Sentinel Agent
The Sentinel agent is Lutflow's real-time GPU cost monitoring component. It continuously looks up GPU compute hourly rates from AI providers, transforming passive cost observation into a live financial oracle embedded directly inside the workload's execution environment. Zero application changes required. Compatible with Kubernetes and GKE.
Technical Explanation
The Sentinel agent is deployed as a Kubernetes sidecar container or DaemonSet alongside AI inference workloads. It intercepts compute metrics at the infrastructure level — GPU utilization, memory allocation, inference throughput — and prices them against real-time hourly rates from AI providers and GPU cloud marketplaces.
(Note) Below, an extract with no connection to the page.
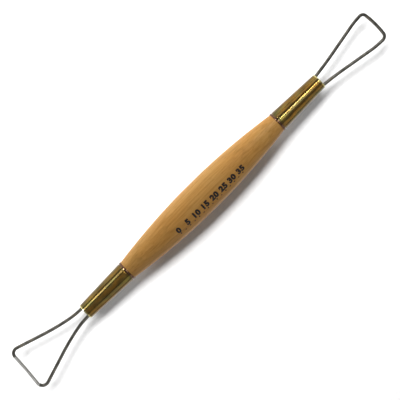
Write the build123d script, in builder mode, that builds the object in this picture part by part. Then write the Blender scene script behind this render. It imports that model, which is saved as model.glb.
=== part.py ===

The Sentinel maintains a continuously updated pricing index and calculates the real-time cost of every running inference workload. When a workload's accrued cost approaches or exceeds a budget threshold, the Sentinel triggers enforcement actions: alerts, throttling, model downgrading, or workload termination (the 'kill path'). The kill path latency is under 1ms. Installation requires zero application code changes — the Sentinel runs below the application layer.
Business Explanation
The Sentinel answers one question at all times: 'What is this inference workload costing right now, priced against current GPU hourly rates?' For CFOs, this eliminates billing surprises — you know the cost before the invoice arrives. For FinOps teams, it provides the real-time cost feed that existing tools lack. For CTOs, it provides infrastructure-level cost monitoring without requiring developers to instrument their code.
Lookup → Flow → Value
The Sentinel is the Lookup layer in the Lookup → Flow → Value framework. It performs the continuous lookup of real-time GPU pricing from AI providers, creating the pricing intelligence that feeds into the Flow (enforcement) and Value (optimization) stages.
Related Terms
Frequently Asked Questions
What is the Sentinel agent?+
A real-time GPU cost monitoring component that prices every inference workload against current GPU hourly rates. Deployed as a Kubernetes sidecar with zero code changes.
Does it require application changes?+
No. The Sentinel runs below the application layer as a Kubernetes sidecar or DaemonSet. No code instrumentation or SDK integration required.
How fast is the kill path?+
Under 1ms. When a workload breaches budget policy, the Sentinel triggers enforcement immediately.